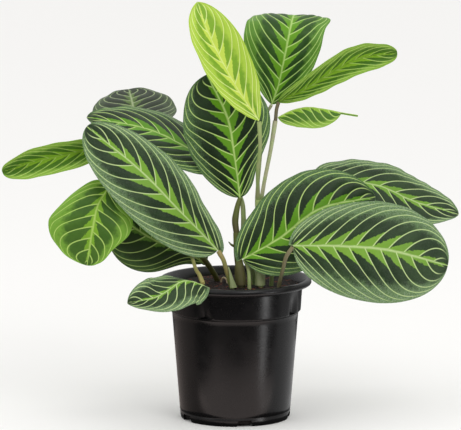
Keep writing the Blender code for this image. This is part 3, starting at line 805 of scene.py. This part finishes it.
@dataclass
class Stem:
    """A round stem along a smooth route, with its radius given along the way."""

    node: str
    route: list[Point]
    radii: tuple[float, ...]
    kind: StemKind = StemKind.GREEN
    slot: str = "stalk"
    swollen: float = 0.0         # swelling of the joint under the blade

    SIDES = 20
    STEP = 1.6                   # distance between rings
    JOINT = (0.93, 0.05)         # place and spread of the swelling, in shares of the length
    UNEVEN = 0.025               # slow change of the radius along the stem, as a share of it
    UNEVEN_LENGTH = 5.3
    RIBS = 5
    RIB_RISE = 0.02              # height of a rib, as a share of the radius

    def centre_line(self) -> tuple[np.ndarray, np.ndarray]:
        """Give the smooth route and the distance along it."""
        return smooth_line(self.route)

    def radius_at(self, share: np.ndarray) -> np.ndarray:
        """Give the radius at shares of the length."""
        return np.interp(share, np.linspace(0, 1, len(self.radii)), self.radii)

    def build(self) -> bpy.types.Object:
        """Make the stem as a closed body with flat ends and shallow ribs.

        Returns:
            The piece.
        """
        line, distance = self.centre_line()
        count = max(8, int(distance[-1] / self.STEP))
        share = np.linspace(0, 1, count)
        centres = along(line, distance, share * distance[-1])
        tangents = unit(np.gradient(centres, axis=0))
        joint = np.exp(-((share - self.JOINT[0]) / self.JOINT[1]) ** 2)
        slow = np.sin(share * distance[-1] / self.UNEVEN_LENGTH + self.route[0][0])
        radius = self.radius_at(share) * (1 + self.swollen * joint) * (1 + self.UNEVEN * slow)
        across = np.cross(tangents[0], (0.3, 1, 0.2))
        angles = 2 * np.pi * np.arange(self.SIDES) / self.SIDES
        ribbed = (1 + self.RIB_RISE * np.cos(self.RIBS * angles))[:, None]
        rings = []
        for centre, tangent, r in zip(centres, tangents, radius):
            across = unit(across - np.dot(across, tangent) * tangent)
            other = np.cross(tangent, across)
            rings.append(centre + r * ribbed * (np.cos(angles)[:, None] * across
                                                + np.sin(angles)[:, None] * other))
        numbers = {"share": np.repeat(share, self.SIDES),
                   "round": np.tile(np.abs(angles / np.pi - 1), count)}
        return put(f"{self.node}_stem", self.node, np.concatenate(rings),
                   ring_faces(count, self.SIDES), [stem_skin(self.kind)], None, numbers)


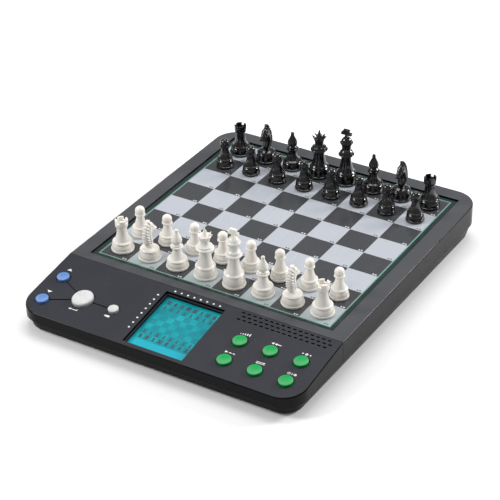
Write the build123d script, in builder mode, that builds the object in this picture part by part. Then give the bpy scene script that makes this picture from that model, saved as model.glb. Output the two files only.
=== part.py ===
"""Electronic chess computer: case, printed board, control panel, electronics and 32 chess pieces.

The origin is on the table, under the middle of the case. +X is to the player's right, +Y is away
from the player and +Z is up. The upper parts are built in the board's own frame, which leans a
little towards the player, and the controls in the frame of the panel's steeper slope.
"""

import math
import os

from build123d import *

os.makedirs("parts", exist_ok=True)

# ---------------------------------------------------------------- driving dimensions (mm, degrees)
SQUARE = 25.0
FIELD = 8 * SQUARE
CASE_WIDTH = 9.5 * SQUARE
CASE_LENGTH = 302.0
FRONT_RADIUS = 18.5
REAR_RADIUS = 20.0
FIELD_Y = 32.0  # middle of the playing field, behind the middle of the case
BOARD_TILT = 0.8
FACE_HEIGHT = 28.0  # playing surface above the table, over the middle of the case
CENTRE_SHIFT = -0.18  # keeps the bounding box centred although the upper shells lean

COVER_LIP = 1.1  # the cover's top above the playing surface
SKIRT_DEPTH = 16.25  # the skirt's lower edge below the playing surface
WALL = 2.2
EDGE_ROUND = 1.1
SEAM_Y = -81.75
SEAM_GAP = 0.3
PANEL_SLOPE = 8.0
PANEL_THICKNESS = 2.2

BOARD_MARGIN = 5.2
BOARD_CLEARANCE = 0.3
FACE_THICKNESS = 1.0
MEMBRANE_THICKNESS = 0.5
STEEL_THICKNESS = 0.4
FLOOR_THICKNESS = 1.5

FOOT_HEIGHT = 1.2
BASE_FLOOR = 2.0
BASE_INSET = 4.5
BASE_DRAFT = 0.30  # how far the bottom cover's wall leans out for each millimetre up
POST_TOP = 9.0

# ---------------------------------------------------------------- frames
LEAN = math.radians(BOARD_TILT)
STEEP = math.radians(BOARD_TILT + PANEL_SLOPE)
BOARD = Plane(
    origin=(0, CENTRE_SHIFT, FACE_HEIGHT),
    x_dir=(1, 0, 0),
    z_dir=(0, -math.sin(LEAN), math.cos(LEAN)),
)
PANEL = Plane(
    origin=BOARD.from_local_coords((0, SEAM_Y, COVER_LIP)),
    x_dir=(1, 0, 0),
    z_dir=(0, -math.sin(STEEP), math.cos(STEEP)),
)
HUGE = 2 * CASE_LENGTH


def save(builder, name):
    """Labels a finished sub-part and writes its STEP file."""
    builder.part.label = name
    export_step(builder.part, f"parts/{name}.step")


def panel_spot(x, down, depth=0.0):
    """A place on the panel: across, down from the seam, and under its surface."""
    return PANEL.offset(-depth).location * Location((x, -down, 0))


def case_outline(inset):
    """The case seen from above, drawn in from its edge by inset."""
    with BuildSketch() as outline:
        Rectangle(CASE_WIDTH - 2 * inset, CASE_LENGTH - 2 * inset)
        fillet(outline.vertices().group_by(Axis.Y)[-1], REAR_RADIUS - inset)
        fillet(outline.vertices().group_by(Axis.Y)[0], FRONT_RADIUS - inset)
    return outline.sketch


def outline_behind(inset, y):
    """The part of the outline that lies behind the line at y."""
    full = case_outline(inset)
    with BuildSketch() as rear:
        add(full)
        with Locations((0, y - HUGE / 2)):
            Rectangle(HUGE, HUGE, mode=Mode.SUBTRACT)
    return rear.sketch


def outline_before(inset, y):
    """The part of the outline that lies in front of the line at y."""
    full = case_outline(inset)
    with BuildSketch() as front:
        add(full)
        with Locations((0, y + HUGE / 2)):
            Rectangle(HUGE, HUGE, mode=Mode.SUBTRACT)
    return front.sketch


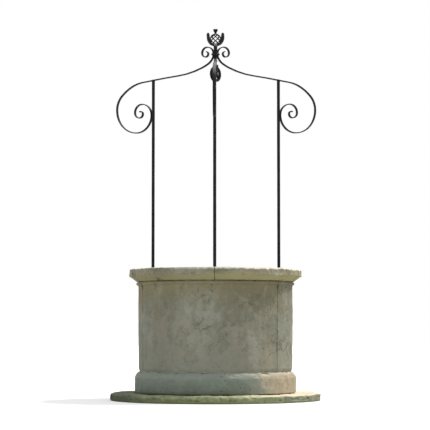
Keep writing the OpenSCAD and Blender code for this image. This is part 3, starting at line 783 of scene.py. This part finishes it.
dull_lead = metal_material(
    "dull_lead", [(0.1, 0.1, 0.105), (0.19, 0.19, 0.19), (0.3, 0.3, 0.29)], 0.66, 0.35,
    160, 0.56, 0.002,
)
leads = []
for side, bearing in BEARINGS.items():
    lead = turned_ring(f"{side}_lead", [
        (LEAD_IN_R, POST_FOOT), (LEAD_R, POST_FOOT), (LEAD_R, coping_top - 0.004),
        (LEAD_R - 0.0008, coping_top), (LEAD_R - 0.002, coping_top + 0.001),
        (POST_R + 0.003, coping_top + 0.0018), (POST_R + 0.0012, coping_top + 0.0012),
        (LEAD_IN_R, coping_top - 0.001),
    ], LEAD_SIDES)
    displace(lead, weather_worn, 0.0012)
    apply_place(lead, move(*on_circle(POST_CIRCLE_R, bearing), 0))
    leads.append(lead)
finish_piece(join_pieces(leads, "post_leads_caulked"), "post_leads", "root", dull_lead)


# Arms
# Each arm is one flat bar, bent on a scroll fork: a small scroll at the neck, a straight run under the
# collar, a long arm over the post and a big scroll outside it. It is drawn in the X-Z plane, bend by bend.

STEM_R = 0.0125
COLLAR_Z = 2.312
COLLAR_HOLD = 0.008
ARM_SEAT_R = 0.0161
CURL_CROWN = (0.066, COLLAR_Z + 0.054)
CURL_R = 0.038
CURL_SHARE = 0.73
THROAT = (ARM_SEAT_R + 0.005, COLLAR_Z - 0.023)
KNEE = (ARM_SEAT_R + 0.086, COLLAR_Z - 0.082)
SHOULDER = (POST_CIRCLE_R + 0.166, POST_TOP - 0.029)
SCROLL_R = 0.168
SCROLL_SHARE = 0.69
SCROLL_FOOT = POST_TOP - 0.355
SCROLL_TOUCH_R = POST_CIRCLE_R + POST_R + BAR_THICKNESS / 2 + 0.0002
SCROLL_OUT = (SCROLL_TOUCH_R + SCROLL_R * (1 + SCROLL_SHARE), SCROLL_FOOT + SCROLL_R)
DEGREES_A_STEP = 6
BAR_EASE = 0.0012


def bend_to(point, heading, end):
    """The bend (turn in degrees, radius to the left) from a point and heading to an end point."""
    chord = math.degrees(math.atan2(end[1] - point[1], end[0] - point[0]))
    half = (chord - heading + 540) % 360 - 180
    return 2 * half, math.dist(point, end) / 2 / math.sin(math.radians(half))


def after_bend(point, heading, turn, radius):
    """Where a bend ends. A turn of 0 is a straight run of that length."""
    x, z = on_circle(radius, heading)
    if turn == 0:
        return (point[0] + x, point[1] + z), heading
    new_x, new_z = on_circle(radius, heading + turn)
    return (point[0] + new_z - z, point[1] - new_x + x), heading + turn


def two_bends(point, heading, end, end_heading):
    """Two bends that join two points and headings without a kink."""
    leave = Vector(on_circle(1, heading))
    arrive = Vector(on_circle(1, end_heading))
    gap = Vector(end) - Vector(point)
    a = 2 * (1 - leave.dot(arrive))
    b = 2 * gap.dot(leave + arrive)
    reach = (-b + math.sqrt(b * b + 4 * a * gap.dot(gap))) / (2 * a)
    middle = (Vector(point) + Vector(end) + reach * (leave - arrive)) / 2
    first = bend_to(point, heading, middle)
    there, new_heading = after_bend(point, heading, *first)
    return [first, bend_to(there, new_heading, end)]


def scroll_bends(radius, share, quarters, last_turn):
    """Quarter turns to the right, each tighter than the last by the same share."""
    turns = [-90] * (quarters - 1) + [-last_turn]
    return [(turn, -radius * share ** i) for i, turn in enumerate(turns)]


def draw_bar(name, point, heading, width, thickness, bends):
    """A flat bar with eased edges, drawn in the X-Z plane from a point through its bends."""
    bar = add_shape(bpy.ops.mesh.primitive_plane_add, name, size=1)
    apply_place(bar, move(point[0], 0, point[1]) @ spin("Y", 90 - heading)
                @ Matrix.Diagonal((thickness, width, 1, 1)))
    bpy.ops.object.mode_set(mode="EDIT")
    bpy.ops.mesh.select_all(action="SELECT")
    bpy.ops.mesh.bevel(affect="VERTICES", offset=BAR_EASE, segments=2)
    for turn, radius in bends:
        x, z = on_circle(radius, heading)
        if turn == 0:
            bpy.ops.mesh.extrude_region_move(TRANSFORM_OT_translate={"value": (x, 0, z)})
        else:
            steps = max(2, math.ceil(abs(turn) / DEGREES_A_STEP))
            bpy.ops.mesh.spin(steps=steps, angle=math.radians(turn), center=(point[0] - z, 0, point[1] + x),
                              axis=(0, 1, 0))
        point, heading = after_bend(point, heading, turn, radius)
    end_edit()
    return bar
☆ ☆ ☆
▶ EXERCISE AIM
Each line with the string "scene" in it needs to be found and copied.

▶ OUTPUT FOR THIS TASK
Keep writing the Blender code for this image. This is part 3, starting at line 805 of scene.py. This part finishes it.
Write the build123d script, in builder mode, that builds the object in this picture part by part. Then give the bpy scene script that makes this picture from that model, saved as model.glb. Output the two files only.
Keep writing the OpenSCAD and Blender code for this image. This is part 3, starting at line 783 of scene.py. This part finishes it.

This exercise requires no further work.